__SOURCE EXCERPT__
——

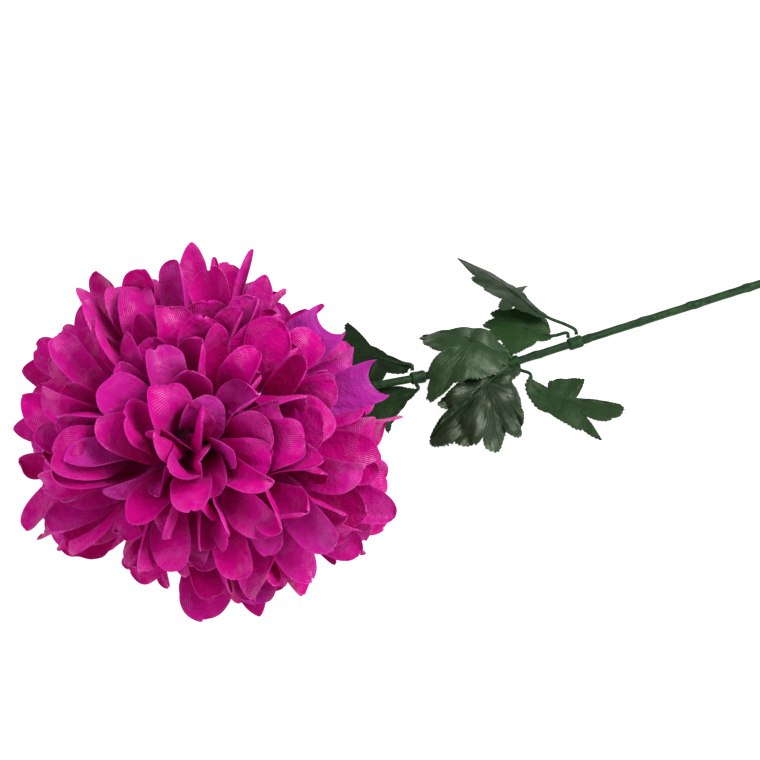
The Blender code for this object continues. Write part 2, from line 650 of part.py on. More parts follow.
def leaf_sheet(leaf, angles, rings, outline):
    """Points and triangles of a leaf's middle surface: rings round the point where its veins part."""
    curve, even, centre = midrib_curve(leaf)
    flat = [(0.0, 0.0)]
    for share in rings:
        for angle in angles:
            reach = outline(leaf, angle) * share
            flat.append((reach * math.cos(math.radians(angle)), reach * math.sin(math.radians(angle))))
    flat = np.array(flat)
    count = len(angles)
    triangles = [(0, 1 + j, 1 + (j + 1) % count) for j in range(count)]
    for ring in range(len(rings) - 1):
        low, high = 1 + ring * count, 1 + (ring + 1) * count
        for j in range(count):
            k = (j + 1) % count
            triangles += [(low + j, high + j, high + k), (low + j, high + k, low + k)]
    return bent_leaf(leaf, flat, curve, even, centre), np.array(triangles)


def bent_leaf(leaf, flat, curve, even, centre):
    """Lays flat points along the midrib, with the leaf's fold, curl, roll and wave."""
    place = centre + flat[:, 0]
    step = even[1] - even[0]
    tangents = np.gradient(curve, axis=0) / step

    def along(values):
        return np.stack([np.interp(place, even, values[:, i]) for i in range(3)], axis=1)

    beyond = (place - np.clip(place, even[0], even[-1]))[:, None]
    tangent = along(tangents)
    spine = along(curve) + tangent * beyond
    level = np.cross([0, 0, 1], tangent)
    level /= np.linalg.norm(level, axis=1, keepdims=True)
    upward = np.cross(tangent, level)
    upward /= np.linalg.norm(upward, axis=1, keepdims=True)
    roll = math.radians(leaf["roll"])
    side = math.cos(roll) * level + math.sin(roll) * upward
    face = math.cos(roll) * upward - math.sin(roll) * level
    off = np.abs(flat[:, 1])
    left = flat[:, 1] > 0
    fold = np.radians(np.where(left, leaf["fold"][0], leaf["fold"][1]))
    curl = np.radians(np.where(left, leaf["curl"][0], leaf["curl"][1])) * np.minimum(off / (20 * MM), 1.3)
    lift = off * np.sin(fold + curl / 2)
    reach = np.hypot(flat[:, 0], flat[:, 1])
    turn = np.arctan2(flat[:, 1], flat[:, 0])
    start_of_wave = sum(leaf["midrib"][0])
    lift += leaf["wave"] * MM * (reach / (20 * MM)) ** 2 * np.sin(5 * turn + start_of_wave)
    points = spine + side * (flat[:, 1] * np.cos(fold + curl / 2))[:, None] + face * lift[:, None]
    lowest = LEAF_THICKNESS / 2
    points[:, 2] = np.maximum(points[:, 2], lowest)
    return points


def make_leaf(name, leaf, fabric):
    """The blade and, fused to it, the stalk that runs on under it as the midrib."""
    points, triangles = leaf_sheet(leaf, leaf_edge_angles(leaf), LEAF_RINGS, edge_reach)
    points, faces = blade_solid(points, triangles, LEAF_THICKNESS / 2)
    blade = new_object(name, points, faces, fabric)
    curve, even, centre = midrib_curve(leaf)
    along = np.concatenate([[0, STALK_START], np.linspace(2.4 * STALK_START, centre + 10 * MM, 7)])
    path = np.stack([np.interp(along, even, curve[:, i]) for i in range(3)], axis=1)
    radii = STALK_RADIUS * np.interp(along, (0, centre, centre + 10 * MM), (1, 0.85, 0.45))
    points, faces = skin(tube(path, radii, 6))
    stalk = new_object(name + "_stalk", points, faces, fabric)
    stalks = bpy.data.collections.new(name)
    bpy.context.scene.collection.children.link(stalks)
    bpy.context.scene.collection.objects.unlink(stalk)
    stalks.objects.link(stalk)
    fuse(blade, stalks)
    return blade


def centre_on_origin():
    """Moves the whole flower so that the origin is under the middle of its box, on the table."""
    corners = []
    for thing in bpy.context.scene.objects:
        corners += [thing.matrix_world @ vertex.co for vertex in thing.data.vertices]
    corners = np.array(corners)
    low, high = corners.min(axis=0), corners.max(axis=0)
    shift = -np.array([(low[0] + high[0]) / 2, (low[1] + high[1]) / 2, low[2]])
    for thing in bpy.context.scene.objects:
        thing.location = np.array(thing.location) + shift


def main():
    for old in list(bpy.data.objects):
        bpy.data.objects.remove(old)
    magenta = plain_material("petal_fabric", (0.52, 0.005, 0.24), 0.6)
    green_fabric = plain_material("leaf_fabric", (0.025, 0.055, 0.022), 0.5)
    green_plastic = plain_material("stem_plastic", (0.03, 0.085, 0.028), 0.45)
    steel = plain_material("wire_steel", (0.55, 0.55, 0.55), 0.35, metallic=1.0)

    make_bloom(magenta)
    make_calyx(green_plastic)
    make_stem(green_plastic, steel)
    for name in SLEEVES:
        make_sleeve(name, green_plastic)
    for name, leaf in LEAVES.items():
        make_leaf(name, leaf, green_fabric)
    bpy.context.view_layer.update()
    centre_on_origin()


if __name__ == "__main__":
    main()
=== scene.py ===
"""Looks of an artificial chrysanthemum that lies on a table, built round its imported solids.

The pieces are the shapes of the solids, made by the same rules with finer meshes.
Units are metres. The flower is laid out from the spot on the table under its bloom, as its source is, and
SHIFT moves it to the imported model's frame.
"""

import random
from math import acos, cos, pi, radians, sin, sqrt

import bmesh
import bpy
import numpy as np
from mathutils import Matrix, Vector
from mathutils.bvhtree import BVHTree


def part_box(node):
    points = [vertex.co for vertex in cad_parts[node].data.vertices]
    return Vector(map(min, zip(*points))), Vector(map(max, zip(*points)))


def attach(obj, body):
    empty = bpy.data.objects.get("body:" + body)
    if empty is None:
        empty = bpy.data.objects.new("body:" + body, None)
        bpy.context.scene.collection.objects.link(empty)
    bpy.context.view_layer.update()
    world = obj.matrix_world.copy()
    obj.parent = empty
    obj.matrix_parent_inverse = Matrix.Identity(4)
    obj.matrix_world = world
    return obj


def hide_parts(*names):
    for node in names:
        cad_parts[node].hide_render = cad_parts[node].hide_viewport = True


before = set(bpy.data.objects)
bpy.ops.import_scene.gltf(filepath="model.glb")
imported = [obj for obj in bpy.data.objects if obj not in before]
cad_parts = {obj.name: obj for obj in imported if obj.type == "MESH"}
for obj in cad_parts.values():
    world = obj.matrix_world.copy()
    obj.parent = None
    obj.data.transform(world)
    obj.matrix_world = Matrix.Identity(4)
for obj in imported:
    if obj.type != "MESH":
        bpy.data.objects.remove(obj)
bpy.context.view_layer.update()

MM = 0.001
X, Y, Z = np.eye(3)

# Bloom: petals of one cut, stood round a small core in the order of a real flower head.
BLOOM_HEIGHT = 66.5 * MM  # centre of the bloom above the table
BLOOM_POLE = (-0.24, -0.58, 0.78)  # the way the open face looks
CORE_RADIUS = 28 * MM
PETAL_COUNT = 226
PETAL_LENGTH = 56 * MM
PETAL_WIDTH = 20.5 * MM
PETAL_THICKNESS = 1.2 * MM  # of the solids
PETAL_ROOT_RADIUS = 25 * MM
FIRST_POLAR = 3  # degrees from the pole to the innermost petals
LAST_POLAR = 146  # and to the outermost, beside the calyx
CROWDING = 1.25  # above 1, petals stand closer near the pole
INNER_FADE = (8, 42)  # polar degrees where the short inner petals end
BACK_FADE = (95, 140)  # and where the short ones at the back begin
GOLDEN_ANGLE = pi * (3 - sqrt(5))
INCURVED_SHARE = 0.24  # petals that hook towards the pole and show their backs
EDGE_ON_SHARE = 0.12  # petals twisted until they stand edge on
# Petals are longer or shorter on some sides: azimuth in degrees, and share of the length.
SIDES = ((48, -0.24), (105, -0.05), (152, 0.05), (184, 0.08), (257, -0.28), (345, 0.1))
BLOOM_SEED = 16
PETAL_TRIES = 10  # draws for a petal, which takes the one that crosses the fewest others
TABLE_SOFTNESS = 2 * MM  # height where petals bend away from the table
TABLE_CLEARANCE = 0.2 * MM  # of a pressed petal's middle
# Where petals are tested for crossings, as shares of the length and of the half width.
PETAL_STATIONS = np.array([[0.12, 0.38, 0.7, 0.9, 0.995]]).T
PETAL_COLUMNS = np.array([[-1.0, 0, 1]])

# Petals that stray from the rule: polar angle and azimuth in degrees, length and width in millimetres,
# and lean to one side in degrees.
CREASED, TORN, ROLLED, LONG = "creased", "torn", "rolled", "long"
STRAY_PETALS = (
    (TORN, 87, 45, 52, 22, 0), (CREASED, 84, 21, 59, 19, 0), (LONG, 92, 96, 60, 13, 0),
    (ROLLED, 92, 86, 54, 8, 0), (ROLLED, 93, 78, 60, 6, 0), (LONG, 92, 69, 51, 12, 0),
    (ROLLED, 94, 63, 48, 5.5, -24), (ROLLED, 93, 57, 54, 6, -22), (LONG, 82, -20, 66, 17, 0),
    (LONG, 80, -33, 61, 18, 0), (ROLLED, 84, -41, 55, 7, 0), (LONG, 76, -69, 57, 14, 0),
    (LONG, 74, -87, 54.5, 23, 0), (LONG, 88, 177, 58, 14, 0),
)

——

__SHORT TASK__
This exercise asks for the lines from the line with "make_bloom(magenta)" to the line with "from math import", both lines included, set down exactly and with nothing else.

__CORRECT RESPONSE__
    make_bloom(magenta)
    make_calyx(green_plastic)
    make_stem(green_plastic, steel)
    for name in SLEEVES:
        make_sleeve(name, green_plastic)
    for name, leaf in LEAVES.items():
        make_leaf(name, leaf, green_fabric)
    bpy.context.view_layer.update()
    centre_on_origin()


if __name__ == "__main__":
    main()
=== scene.py ===
"""Looks of an artificial chrysanthemum that lies on a table, built round its imported solids.

The pieces are the shapes of the solids, made by the same rules with finer meshes.
Units are metres. The flower is laid out from the spot on the table under its bloom, as its source is, and
SHIFT moves it to the imported model's frame.
"""

import random
from math import acos, cos, pi, radians, sin, sqrt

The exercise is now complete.